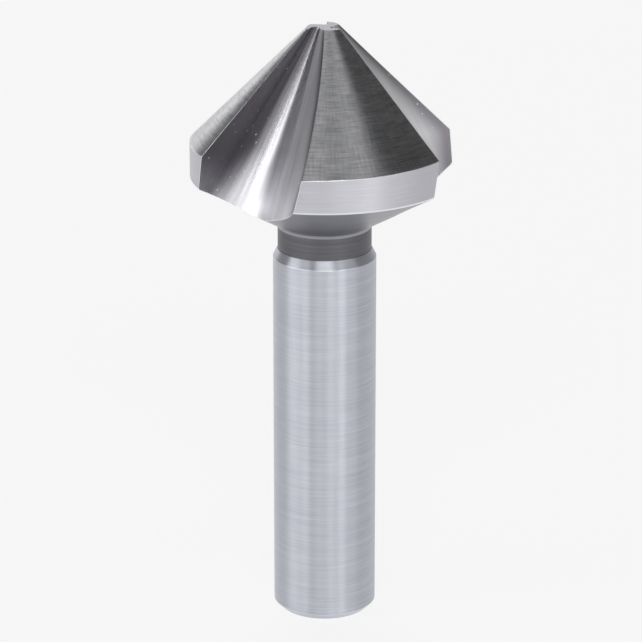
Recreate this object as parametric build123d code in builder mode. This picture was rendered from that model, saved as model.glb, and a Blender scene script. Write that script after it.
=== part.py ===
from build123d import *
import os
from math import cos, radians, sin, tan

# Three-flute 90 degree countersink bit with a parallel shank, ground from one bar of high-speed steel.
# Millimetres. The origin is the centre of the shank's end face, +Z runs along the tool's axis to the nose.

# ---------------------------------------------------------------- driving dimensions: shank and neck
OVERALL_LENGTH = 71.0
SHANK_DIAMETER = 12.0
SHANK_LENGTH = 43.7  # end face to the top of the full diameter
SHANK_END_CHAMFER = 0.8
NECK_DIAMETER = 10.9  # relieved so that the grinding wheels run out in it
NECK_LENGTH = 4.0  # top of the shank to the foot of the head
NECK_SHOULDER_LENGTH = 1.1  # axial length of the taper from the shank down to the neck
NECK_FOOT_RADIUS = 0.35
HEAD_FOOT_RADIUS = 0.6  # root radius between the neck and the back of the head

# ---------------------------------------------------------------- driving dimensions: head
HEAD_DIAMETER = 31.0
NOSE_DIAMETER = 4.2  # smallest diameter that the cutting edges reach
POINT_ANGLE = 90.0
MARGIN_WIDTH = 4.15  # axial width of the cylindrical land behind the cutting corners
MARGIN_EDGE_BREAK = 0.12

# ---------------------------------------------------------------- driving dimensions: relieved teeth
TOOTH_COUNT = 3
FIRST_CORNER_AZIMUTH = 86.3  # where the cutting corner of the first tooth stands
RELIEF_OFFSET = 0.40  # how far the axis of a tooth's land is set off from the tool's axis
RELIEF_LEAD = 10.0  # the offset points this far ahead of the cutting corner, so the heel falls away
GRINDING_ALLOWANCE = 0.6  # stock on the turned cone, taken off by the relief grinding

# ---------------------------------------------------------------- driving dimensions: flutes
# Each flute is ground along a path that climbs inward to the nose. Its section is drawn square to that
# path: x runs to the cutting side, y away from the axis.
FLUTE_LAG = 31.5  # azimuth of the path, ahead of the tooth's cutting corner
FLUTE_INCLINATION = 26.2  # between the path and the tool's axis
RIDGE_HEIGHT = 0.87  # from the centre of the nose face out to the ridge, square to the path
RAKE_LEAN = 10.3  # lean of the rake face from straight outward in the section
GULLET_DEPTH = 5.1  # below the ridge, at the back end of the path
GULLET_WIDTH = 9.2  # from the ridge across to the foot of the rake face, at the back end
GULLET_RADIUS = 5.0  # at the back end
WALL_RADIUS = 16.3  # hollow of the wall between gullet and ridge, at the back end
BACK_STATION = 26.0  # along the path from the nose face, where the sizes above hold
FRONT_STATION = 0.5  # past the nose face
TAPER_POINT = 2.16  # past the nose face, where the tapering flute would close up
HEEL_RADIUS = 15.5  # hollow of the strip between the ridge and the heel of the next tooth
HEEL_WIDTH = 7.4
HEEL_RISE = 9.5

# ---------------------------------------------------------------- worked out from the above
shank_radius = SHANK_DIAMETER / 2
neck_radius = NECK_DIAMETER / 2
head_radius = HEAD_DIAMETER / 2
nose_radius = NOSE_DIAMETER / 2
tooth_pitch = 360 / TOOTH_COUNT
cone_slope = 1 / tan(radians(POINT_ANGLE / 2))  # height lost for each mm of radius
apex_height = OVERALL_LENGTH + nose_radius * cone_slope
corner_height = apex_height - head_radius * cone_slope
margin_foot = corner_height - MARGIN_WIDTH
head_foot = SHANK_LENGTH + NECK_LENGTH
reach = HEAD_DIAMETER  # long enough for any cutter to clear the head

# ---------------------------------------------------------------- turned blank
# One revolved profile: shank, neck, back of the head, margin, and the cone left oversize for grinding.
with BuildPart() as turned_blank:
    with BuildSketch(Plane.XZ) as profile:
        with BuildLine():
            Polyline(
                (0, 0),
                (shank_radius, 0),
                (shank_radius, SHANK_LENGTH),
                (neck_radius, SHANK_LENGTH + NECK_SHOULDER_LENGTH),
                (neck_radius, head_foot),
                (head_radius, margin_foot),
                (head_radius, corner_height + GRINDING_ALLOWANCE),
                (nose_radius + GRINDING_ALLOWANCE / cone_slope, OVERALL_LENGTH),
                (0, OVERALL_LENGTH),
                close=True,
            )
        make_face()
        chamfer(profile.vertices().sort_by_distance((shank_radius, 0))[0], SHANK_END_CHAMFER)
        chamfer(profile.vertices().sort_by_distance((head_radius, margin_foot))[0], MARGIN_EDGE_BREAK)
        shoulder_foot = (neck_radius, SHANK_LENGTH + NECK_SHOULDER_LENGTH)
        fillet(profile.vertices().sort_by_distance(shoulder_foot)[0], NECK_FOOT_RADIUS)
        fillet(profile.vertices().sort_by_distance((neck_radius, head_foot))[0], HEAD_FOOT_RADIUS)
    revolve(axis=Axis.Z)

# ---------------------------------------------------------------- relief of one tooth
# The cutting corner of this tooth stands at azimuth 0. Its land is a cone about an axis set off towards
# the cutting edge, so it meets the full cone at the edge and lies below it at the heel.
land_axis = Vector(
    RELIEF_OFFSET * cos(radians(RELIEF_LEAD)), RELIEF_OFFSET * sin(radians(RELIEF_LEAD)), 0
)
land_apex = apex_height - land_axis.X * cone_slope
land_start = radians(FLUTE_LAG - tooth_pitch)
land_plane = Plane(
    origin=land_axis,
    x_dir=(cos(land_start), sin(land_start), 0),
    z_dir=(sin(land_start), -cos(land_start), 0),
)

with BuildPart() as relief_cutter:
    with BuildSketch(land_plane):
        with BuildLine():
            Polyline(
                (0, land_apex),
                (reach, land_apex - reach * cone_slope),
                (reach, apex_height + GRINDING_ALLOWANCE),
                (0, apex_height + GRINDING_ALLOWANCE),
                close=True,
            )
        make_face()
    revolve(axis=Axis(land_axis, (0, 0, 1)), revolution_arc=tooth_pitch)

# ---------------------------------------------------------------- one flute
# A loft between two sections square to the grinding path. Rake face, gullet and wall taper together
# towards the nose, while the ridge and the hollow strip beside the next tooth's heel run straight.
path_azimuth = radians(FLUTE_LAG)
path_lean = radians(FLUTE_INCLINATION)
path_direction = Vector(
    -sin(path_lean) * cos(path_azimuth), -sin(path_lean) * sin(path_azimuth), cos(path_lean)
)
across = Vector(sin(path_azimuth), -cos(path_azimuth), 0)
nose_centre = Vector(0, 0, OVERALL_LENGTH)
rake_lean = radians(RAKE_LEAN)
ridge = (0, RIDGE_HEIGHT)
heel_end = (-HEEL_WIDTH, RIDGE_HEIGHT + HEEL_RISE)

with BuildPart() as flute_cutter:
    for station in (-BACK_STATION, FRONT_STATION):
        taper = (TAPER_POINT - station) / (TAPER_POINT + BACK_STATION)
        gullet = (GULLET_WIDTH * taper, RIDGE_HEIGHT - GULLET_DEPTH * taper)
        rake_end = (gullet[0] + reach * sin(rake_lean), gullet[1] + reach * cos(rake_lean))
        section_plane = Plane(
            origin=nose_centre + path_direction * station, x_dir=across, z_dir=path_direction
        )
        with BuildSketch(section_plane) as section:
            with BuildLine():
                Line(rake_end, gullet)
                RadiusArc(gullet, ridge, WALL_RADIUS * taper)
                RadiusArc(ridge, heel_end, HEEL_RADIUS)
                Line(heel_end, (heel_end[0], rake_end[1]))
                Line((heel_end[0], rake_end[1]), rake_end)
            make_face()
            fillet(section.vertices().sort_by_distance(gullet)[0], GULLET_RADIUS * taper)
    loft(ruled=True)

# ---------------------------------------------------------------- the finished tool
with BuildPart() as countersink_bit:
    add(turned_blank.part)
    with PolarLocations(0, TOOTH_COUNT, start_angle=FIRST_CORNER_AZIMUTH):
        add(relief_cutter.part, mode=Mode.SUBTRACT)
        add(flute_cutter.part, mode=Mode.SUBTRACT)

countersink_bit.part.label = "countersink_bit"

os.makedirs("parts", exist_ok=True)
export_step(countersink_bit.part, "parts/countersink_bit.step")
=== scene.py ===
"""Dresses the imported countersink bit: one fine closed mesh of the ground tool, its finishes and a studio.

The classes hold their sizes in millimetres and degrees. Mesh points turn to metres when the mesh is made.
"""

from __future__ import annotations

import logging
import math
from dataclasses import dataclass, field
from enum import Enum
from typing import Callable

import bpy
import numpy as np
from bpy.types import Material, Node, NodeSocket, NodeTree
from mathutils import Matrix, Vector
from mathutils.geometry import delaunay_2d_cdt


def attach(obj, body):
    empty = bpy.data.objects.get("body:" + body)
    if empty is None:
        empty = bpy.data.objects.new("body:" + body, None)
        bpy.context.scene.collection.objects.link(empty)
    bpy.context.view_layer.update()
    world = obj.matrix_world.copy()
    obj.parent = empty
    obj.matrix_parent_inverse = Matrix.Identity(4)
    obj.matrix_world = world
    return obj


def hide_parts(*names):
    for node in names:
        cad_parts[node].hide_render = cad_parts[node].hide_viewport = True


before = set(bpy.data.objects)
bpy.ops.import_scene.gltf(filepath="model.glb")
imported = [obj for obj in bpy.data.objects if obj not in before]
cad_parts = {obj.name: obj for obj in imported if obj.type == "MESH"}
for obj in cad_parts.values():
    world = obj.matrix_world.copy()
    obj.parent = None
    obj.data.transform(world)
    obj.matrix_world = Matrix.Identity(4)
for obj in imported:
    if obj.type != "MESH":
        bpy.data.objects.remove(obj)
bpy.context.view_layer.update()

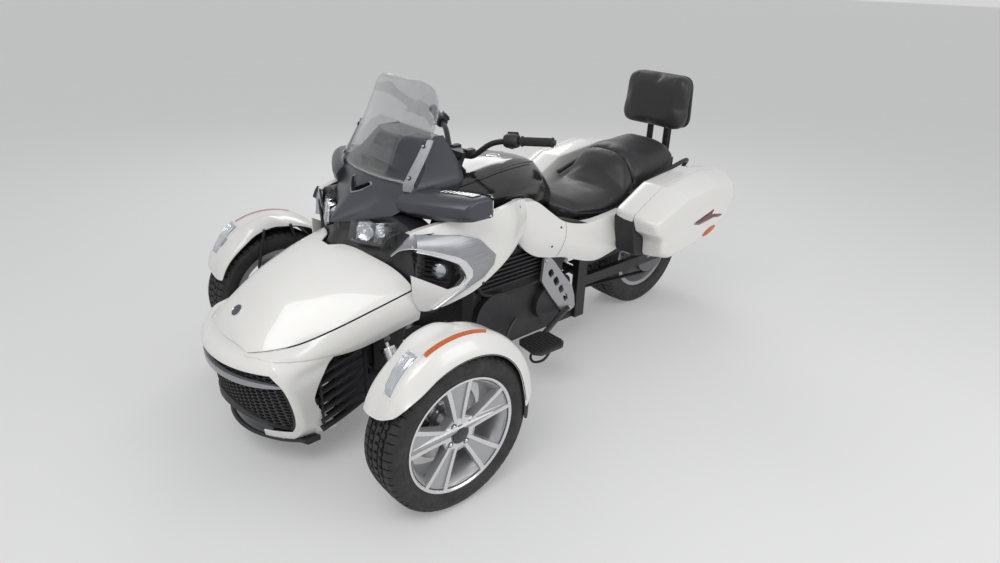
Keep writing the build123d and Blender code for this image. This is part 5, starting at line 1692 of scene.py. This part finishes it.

--------

Retype the records above, but only those lines that fall between the line containing "the finished tool" and the line containing "before = set(bpy.data.objects)", with both of those lines included, exactly as written.

**Full response**
# ---------------------------------------------------------------- the finished tool
with BuildPart() as countersink_bit:
    add(turned_blank.part)
    with PolarLocations(0, TOOTH_COUNT, start_angle=FIRST_CORNER_AZIMUTH):
        add(relief_cutter.part, mode=Mode.SUBTRACT)
        add(flute_cutter.part, mode=Mode.SUBTRACT)

countersink_bit.part.label = "countersink_bit"

os.makedirs("parts", exist_ok=True)
export_step(countersink_bit.part, "parts/countersink_bit.step")
=== scene.py ===
"""Dresses the imported countersink bit: one fine closed mesh of the ground tool, its finishes and a studio.

The classes hold their sizes in millimetres and degrees. Mesh points turn to metres when the mesh is made.
"""

from __future__ import annotations

import logging
import math
from dataclasses import dataclass, field
from enum import Enum
from typing import Callable

import bpy
import numpy as np
from bpy.types import Material, Node, NodeSocket, NodeTree
from mathutils import Matrix, Vector
from mathutils.geometry import delaunay_2d_cdt


def attach(obj, body):
    empty = bpy.data.objects.get("body:" + body)
    if empty is None:
        empty = bpy.data.objects.new("body:" + body, None)
        bpy.context.scene.collection.objects.link(empty)
    bpy.context.view_layer.update()
    world = obj.matrix_world.copy()
    obj.parent = empty
    obj.matrix_parent_inverse = Matrix.Identity(4)
    obj.matrix_world = world
    return obj


def hide_parts(*names):
    for node in names:
        cad_parts[node].hide_render = cad_parts[node].hide_viewport = True


before = set(bpy.data.objects)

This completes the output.